The story entiled ''God's Own Painting'' has now been published in Persian, English, Hindi and Urdu by Mehrak, a major publisher of children's books at Sureh-Mehr, the publishing house of the Art Bureau of the Islamic Ideology Dissemination Organization.
Qazveh met the seven-year-old Indian girl named Narges shortly after the assassination of Soleimani when he was the director of the Persian Language Research Center of the Iranian Cultural Center in New Delhi.
''Her father is a Persian language expert and my friend and his family love Iran and Hajji Qassem dearly,'' Qazveh said in a press release on Sunday.
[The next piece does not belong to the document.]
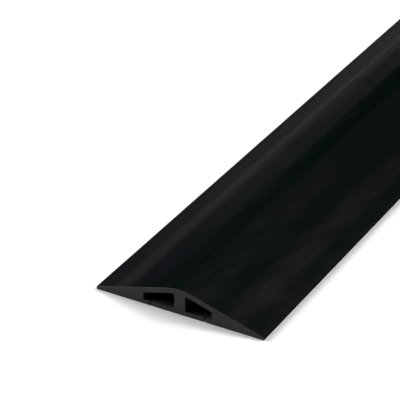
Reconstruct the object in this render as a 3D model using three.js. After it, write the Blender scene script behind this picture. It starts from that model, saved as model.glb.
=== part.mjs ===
// A floor cord cover: one length of flexible black extrusion that lies flat on the floor, with two
// cord channels side by side under its crown. The floor of each channel is slit along its whole
// length, so that a cord is pressed in from below anywhere along the cover.
//
// Millimetres, +Z up, +Y along the length, origin at the middle of the underside.

import * as THREE from "three";

// Outline of the section
const LENGTH = 1524; // 5 ft
const WIDTH = 63.5; // 2 1/2 in, across the underside
const HEIGHT = 9.6; // from the floor to the top of the crown
const CROWN_OFFSET = 0.4; // the crown and the web stand this far right of the middle
const CROWN_RADIUS = 19; // round along the top of the crown
const EDGE_HEIGHT = 1.2; // upright face of each long edge
const EDGE_ROUND = 0.2; // round over the top of that face

// The two channels and what is left around them
const WEB_THICKNESS = 4.15; // wall between the channels
const FLOOR_THICKNESS = 1.7;
const ROOF_THICKNESS = 2.0; // measured square to the flank
const LEFT_CHANNEL_WIDTH = 11.8;
const RIGHT_CHANNEL_WIDTH = 10.1;
const CHANNEL_ROUND = 0.5; // round in the channel's corners

// The slit in each channel's floor, which opens downwards into a shallow vee
const SLIT_GAP = 0.3;
const SLIT_FROM_WALL = 2.6; // slit to the channel's outer wall
const SLIT_DEPTH = 0.6; // straight part of the slit, above the vee
const VEE_WIDTH = 1.9;

const CURVE_STEPS = 6; // points on a small round; an arc has twice as many

// Each side is drawn to the right of the crown's middle, x being the distance from there.
const crownCentre = new THREE.Vector2(0, HEIGHT - CROWN_RADIUS);

// The straight flank runs from the top of the long edge to where it touches the crown's circle.
function flankTo(edgeX) {
  const edgeTop = new THREE.Vector2(edgeX, EDGE_HEIGHT);
  const toEdge = edgeTop.clone().sub(crownCentre);
  const touchAngle = toEdge.angle() + Math.acos(CROWN_RADIUS / toEdge.length());
  const touch = new THREE.Vector2(
    CROWN_RADIUS * Math.cos(touchAngle),
    crownCentre.y + CROWN_RADIUS * Math.sin(touchAngle),
  );
  return { edgeTop, touch, touchAngle, fallAngle: Math.PI / 2 - touchAngle };
}

// Height of the channel's roof under a straight flank.
function roofHeight(flank, x) {
  const flankHeight = EDGE_HEIGHT + (flank.edgeTop.x - x) * Math.tan(flank.fallAngle);
  return flankHeight - ROOF_THICKNESS / Math.cos(flank.fallAngle);
}

// Goes on from the path's last point to the corner and rounds it: the curve starts one radius
// before the corner and ends one radius after it, on the way to next.
function roundCorner(path, corner, next, radius) {
  const towardsNext = next.clone().sub(corner).setLength(radius);
  const fromLast = path.currentPoint.clone().sub(corner).setLength(radius);
  path.lineTo(corner.x + fromLast.x, corner.y + fromLast.y);
  path.quadraticCurveTo(corner.x, corner.y, corner.x + towardsNext.x, corner.y + towardsNext.y);
}

// Outline of a channel, from the underside up through its slit, round the channel from the web to
// the outer wall, and back down through the slit.
function channelPoints(flank, channelWidth) {
  const inner = WEB_THICKNESS / 2;
  const outer = inner + channelWidth;
  const slit = outer - SLIT_FROM_WALL;
  const slitFoot = FLOOR_THICKNESS - SLIT_DEPTH;
  const roofRadius = CROWN_RADIUS - ROOF_THICKNESS;
  const roofStart = Math.acos(inner / roofRadius);

  const innerFoot = new THREE.Vector2(inner, FLOOR_THICKNESS);
  const innerTop = new THREE.Vector2(inner, crownCentre.y + roofRadius * Math.sin(roofStart));
  const outerTop = new THREE.Vector2(outer, roofHeight(flank, outer));
  const outerFoot = new THREE.Vector2(outer, FLOOR_THICKNESS);

  const path = new THREE.Path();
  path.moveTo(slit - VEE_WIDTH / 2, 0);
  path.lineTo(slit - SLIT_GAP / 2, slitFoot);
  path.lineTo(slit - SLIT_GAP / 2, FLOOR_THICKNESS);
  roundCorner(path, innerFoot, innerTop, CHANNEL_ROUND);
  path.lineTo(innerTop.x, innerTop.y - CHANNEL_ROUND);
  const arcStart = roofStart - CHANNEL_ROUND / roofRadius;
  const onArc = new THREE.Vector2(Math.cos(arcStart), Math.sin(arcStart)).multiplyScalar(roofRadius);
  path.quadraticCurveTo(innerTop.x, innerTop.y, onArc.x, crownCentre.y + onArc.y);
  path.absarc(0, crownCentre.y, roofRadius, arcStart, flank.touchAngle, true);
  roundCorner(path, outerTop, outerFoot, CHANNEL_ROUND);
  roundCorner(path, outerFoot, innerFoot, CHANNEL_ROUND);
  path.lineTo(slit + SLIT_GAP / 2, FLOOR_THICKNESS);
  path.lineTo(slit + SLIT_GAP / 2, slitFoot);
  path.lineTo(slit + VEE_WIDTH / 2, 0);
  return path.getPoints(CURVE_STEPS);
}

// The long edge and flank, from the underside up to the crown's circle.
function flankPoints(flank) {
  const path = new THREE.Path();
  path.moveTo(flank.edgeTop.x, 0);
  roundCorner(path, flank.edgeTop, flank.touch, EDGE_ROUND);
  return path.getPoints(CURVE_STEPS);
}

const mirrored = (points) => points.map((p) => new THREE.Vector2(-p.x, p.y)).reverse();

// The whole section, counter-clockwise: up the right flank, over the crown, down the left flank
// and back along the underside, going up into each channel through its slit.
function sectionShape() {
  const right = flankTo(WIDTH / 2 - CROWN_OFFSET);
  const left = flankTo(WIDTH / 2 + CROWN_OFFSET);
  const crown = new THREE.Path();
  crown.absarc(0, crownCentre.y, CROWN_RADIUS, right.touchAngle, Math.PI - left.touchAngle, false);
  const outline = [
    ...flankPoints(right),
    ...crown.getPoints(CURVE_STEPS),
    ...mirrored(flankPoints(left)),
    ...mirrored(channelPoints(left, LEFT_CHANNEL_WIDTH)),
    ...channelPoints(right, RIGHT_CHANNEL_WIDTH),
  ];
  return new THREE.Shape(outline.map((p) => new THREE.Vector2(p.x + CROWN_OFFSET, p.y)));
}

function coverStrip() {
  const geometry = new THREE.ExtrudeGeometry(sectionShape(), { depth: LENGTH, bevelEnabled: false });
  const material = new THREE.MeshStandardMaterial({ color: 0x17181a, roughness: 0.5, metalness: 0 });
  const mesh = new THREE.Mesh(geometry, material);
  mesh.name = "cover_strip";
  mesh.rotation.x = Math.PI / 2;
  mesh.position.y = LENGTH / 2;
  return mesh;
}

const cordCover = new THREE.Group();
cordCover.add(coverStrip());

export default cordCover;
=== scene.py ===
# %% [markdown]
# # A floor cord cover, dressed in Blender
#
# A cord cover is one long extrusion of soft black vinyl: two ramps, a round crown, and two channels
# underneath that a cord is pressed into from below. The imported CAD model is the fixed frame. It says
# where the strip lies and how long, wide and high it is. This lesson rebuilds the same strip as a
# finer mesh in the same place, gives it the finish of extruded and sawn vinyl, and lights it on a
# pale floor.
#
# Everything is in metres, with +Y along the strip, +X across it and +Z up. The origin is in the
# middle of the underside.

# %% Load the frame
import math

import bpy
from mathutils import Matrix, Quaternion, Vector


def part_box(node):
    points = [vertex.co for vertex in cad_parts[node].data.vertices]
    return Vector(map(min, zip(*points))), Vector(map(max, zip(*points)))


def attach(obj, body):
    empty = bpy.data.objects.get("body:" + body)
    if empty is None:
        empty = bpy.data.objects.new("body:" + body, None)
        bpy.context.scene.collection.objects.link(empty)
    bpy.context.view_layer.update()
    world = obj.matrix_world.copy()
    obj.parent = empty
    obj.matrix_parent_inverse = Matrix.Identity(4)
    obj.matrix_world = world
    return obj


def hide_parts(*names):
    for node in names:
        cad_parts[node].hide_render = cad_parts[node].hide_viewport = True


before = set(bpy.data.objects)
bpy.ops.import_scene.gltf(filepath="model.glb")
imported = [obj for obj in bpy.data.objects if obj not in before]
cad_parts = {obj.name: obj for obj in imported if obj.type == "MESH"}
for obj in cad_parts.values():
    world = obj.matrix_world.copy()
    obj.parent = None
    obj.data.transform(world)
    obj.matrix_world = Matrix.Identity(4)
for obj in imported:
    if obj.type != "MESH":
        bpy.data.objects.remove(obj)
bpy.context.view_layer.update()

MM = 0.001
strip_low, strip_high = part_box("cover_strip")
LENGTH = strip_high.y - strip_low.y
WIDTH = strip_high.x - strip_low.x
HEIGHT = strip_high.z - strip_low.z
print("strip", round(LENGTH, 4), "long", round(WIDTH, 4), "wide", round(HEIGHT, 4), "high")

# %% [markdown]
# ## The section
#
# An extrusion is one outline pushed through a die, so the outline is worth most of the care. It
# could be traced as a list of points, but then no one could change a wall without drawing it again.
# Here it is worked out from the sizes a die maker would be given: straight flanks that touch a
# round crown, two channels that follow the roof, and a slit with a shallow vee in each channel's
# floor. The crown and the web under it stand a little right of the middle, so each side has a flank
# of its own.

# %% The sizes of the section
CROWN_OFFSET = 0.4 * MM  # the crown and the web stand this far right of the middle
CROWN_RADIUS = 19 * MM
EDGE_HEIGHT = 1.2 * MM
EDGE_ROUND = 0.2 * MM
WEB_THICKNESS = 4.15 * MM
FLOOR_THICKNESS = 1.7 * MM
ROOF_THICKNESS = 2.0 * MM
LEFT_CHANNEL_WIDTH = 11.8 * MM
RIGHT_CHANNEL_WIDTH = 10.1 * MM
CHANNEL_ROUND = 0.5 * MM
SLIT_GAP = 0.3 * MM
SLIT_FROM_WALL = 2.6 * MM
SLIT_DEPTH = 0.6 * MM
VEE_WIDTH = 1.9 * MM

crown_centre = HEIGHT - CROWN_RADIUS
walls = {"web": WEB_THICKNESS, "floor": FLOOR_THICKNESS, "roof": ROOF_THICKNESS}
print("walls in mm:", {name: round(thickness / MM, 2) for name, thickness in walls.items()})


# %% [markdown]
# A flank is flat, and it has to run into the crown without a crease. So its angle isn't a size: it
# follows from the point where a line from the long edge just touches the crown's circle.

# %% The two flanks
class Flank:
    """A straight flank, from the top of a long edge to where it touches the crown's circle.

    Each side is drawn to the right of the crown's middle, x being the distance from there.
    """

    def __init__(self, edge_x):
        rise = EDGE_HEIGHT - crown_centre
        self.edge_x = edge_x
        self.touch = math.atan2(rise, edge_x) + math.acos(CROWN_RADIUS / math.hypot(edge_x, rise))
        self.fall = math.pi / 2 - self.touch

    def height(self, x):
        return EDGE_HEIGHT + (self.edge_x - x) * math.tan(self.fall)


right_flank = Flank(WIDTH / 2 - CROWN_OFFSET)
left_flank = Flank(WIDTH / 2 + CROWN_OFFSET)
for name, flank in (("right", right_flank), ("left", left_flank)):
    print(name, "flank falls", round(math.degrees(flank.fall), 2), "degrees")


# %% [markdown]
# Corners on a real extrusion are arcs. One small helper walks along a straight line, one goes round
# a circle, and one rounds the corner between two lines with an arc that touches both.

# %% Points along lines, arcs and rounded corners
def line(start, end, step):
    """Points from start up to, but not at, end, no more than a step apart."""
    start, end = Vector(start), Vector(end)
    count = max(1, math.ceil((end - start).length / step))
    return [start.lerp(end, i / count) for i in range(count)]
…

Their grandfather is a famous cleric who lived in the Iranian city of Qom for several years in the 1980s, visiting the frontlines during the 1980-1988 Iran-Iraq war.
''Following the martyrdom of General Soleimani, Narges saw her family mourning for him. She also saw him on TV, receiving a flower from a boy and stroking him tenderly. Subsequently, his loving interactions with children led Narges to be interested in Hajji Qassem,'' Qazveh said.
“Since then, she asked her parents to tell her a story about Soleimani every night so that it became difficult for her to fall into sleep if she couldn’t listen to a story about him,” he added.
One night, Narges failed to find someone to tell her a story since her father was away from home and her mother had gone to bed early due to an illness. She had no choice but to go to sleep without a story. Remarkably, she dreamed of General Soleimani telling her a story.
“I heard about the story from her father, and I asked him to arrange a meeting with her,” Qazveh explained. “When I met her, I learned that she spoke English, Persian and Urdu. She told me about her dream and I became interested in fictionalizing the story.”
Narges’ family accompanied Qazveh on his return to Iran, and he took them to Kerman to visit Soleimani’s grave. They also met Soleimani’s family during their visit to Iran.
The book carrying illustrations by Marjan Toranj has been translated into Urdu and English by the Indian scholars, Sarvesh Tripathi and Balram Shukla.